Should the card include a religious message?
In most US Christian households, a card from another Christian household is welcome with a religious message; a card from a non-Christian writer is welcome without one. The writer's register sets the card's register; the recipient is not normally surprised either way. A non-religious Christian sending a card to a more religious Christian family does not need to write in religious register; "Merry Christmas, with love from our family to yours" is plenty.
What if I am writing to an Orthodox family who celebrates on January 7?
A card timed for the Orthodox Christmas (January 7 in Julian-calendar jurisdictions) is welcome and conventional in those households. The greeting "Christ is born! Glorify him!" is the traditional Orthodox phrase; a non-Orthodox writer can use the more general "Merry Christmas" or "A blessed Nativity" comfortably. Many US Orthodox families (Greek, Antiochian, OCA-Slavic in some cases) celebrate on December 25 alongside their Catholic and Protestant neighbors; the family is the source for which calendar they keep.
What tends to land badly?
Long performance-of-religion cards from writers who do not normally write in religious register; references to the "war on Christmas" or political framings of the season inside the card; cards that exclude the religious dimension entirely when writing to a family for whom Christmas is principally a religious observance; and over-elaborate cards that read as more performative than warm. The card that lands well is normally short, warm, names the recipients specifically, and matches the writer's own honest register.
Is it appropriate to include a Christmas letter inside the card?

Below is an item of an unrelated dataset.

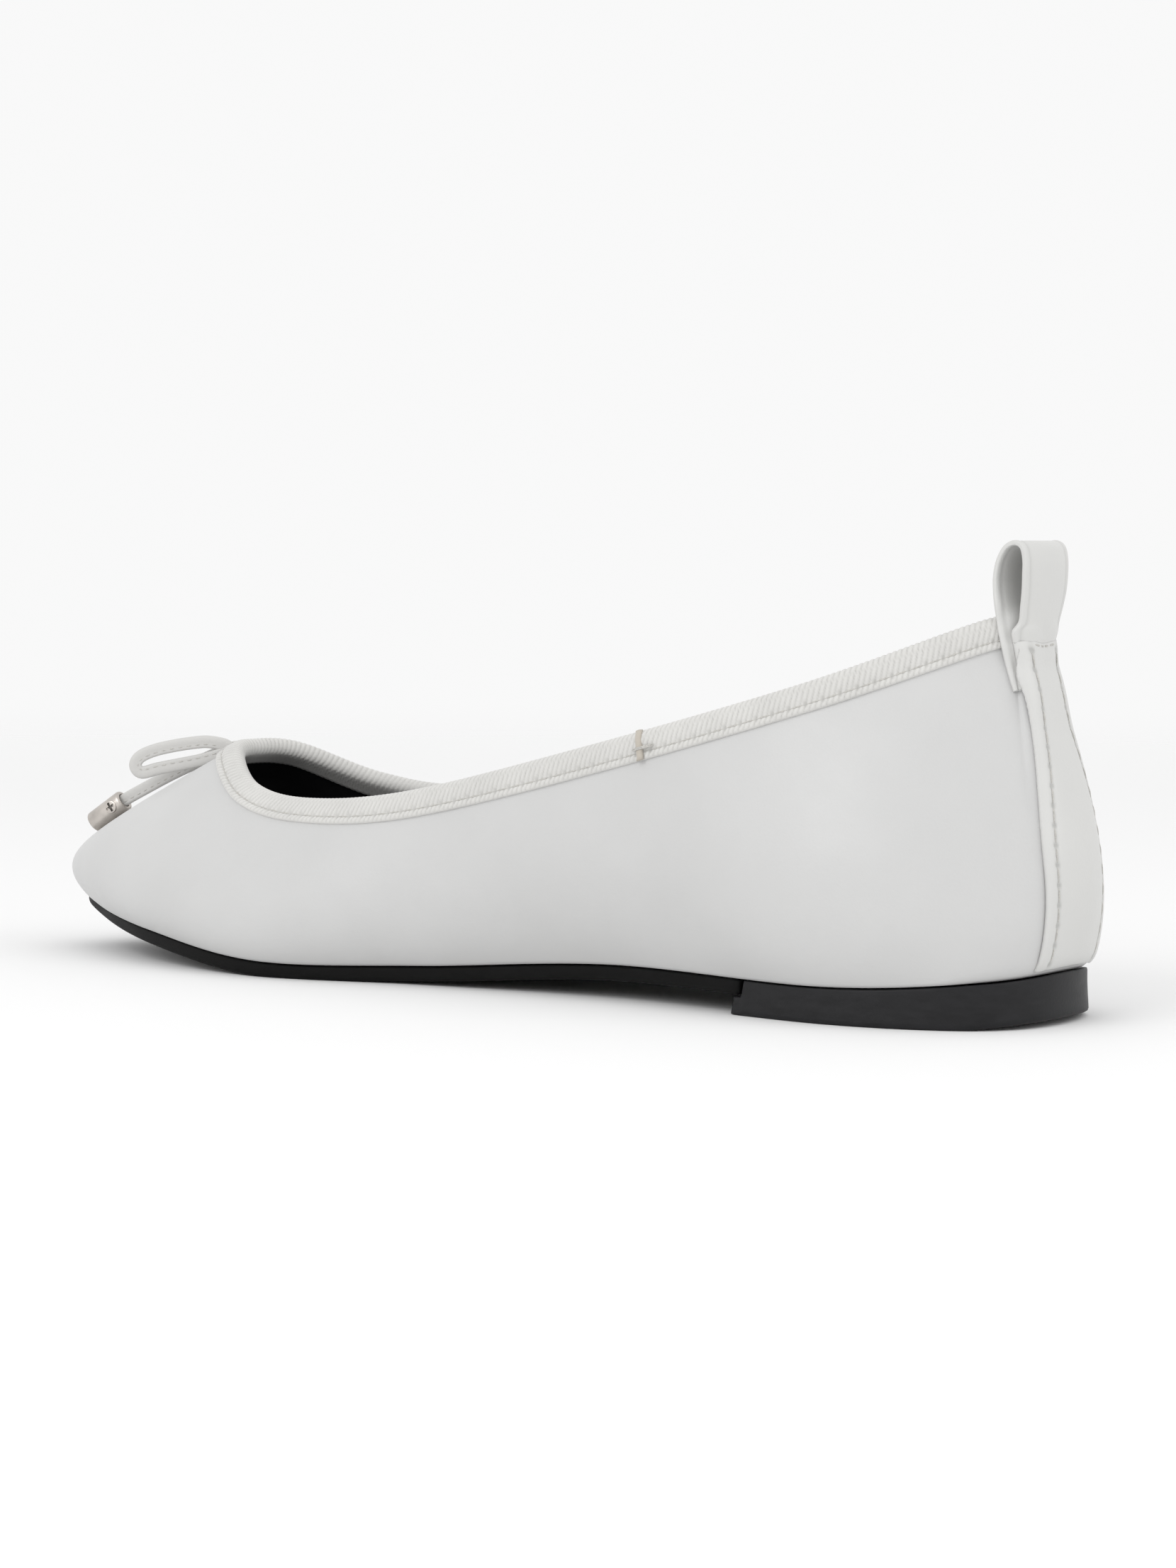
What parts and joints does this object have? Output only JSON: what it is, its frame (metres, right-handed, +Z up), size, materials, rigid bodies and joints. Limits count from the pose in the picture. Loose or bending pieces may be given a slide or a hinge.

Yes, especially for family or close friends one does not see regularly during the year. The Christmas letter (one to two pages, single-spaced or written by hand) is a long US tradition. The letter is normally a brief year-in-review of the household: marriages, births, moves, illnesses, milestones. Where the letter is one's only contact with the recipients during the year, the letter's warmth and specificity matter; a generic family update does not land as well as a letter that names the recipients' year too.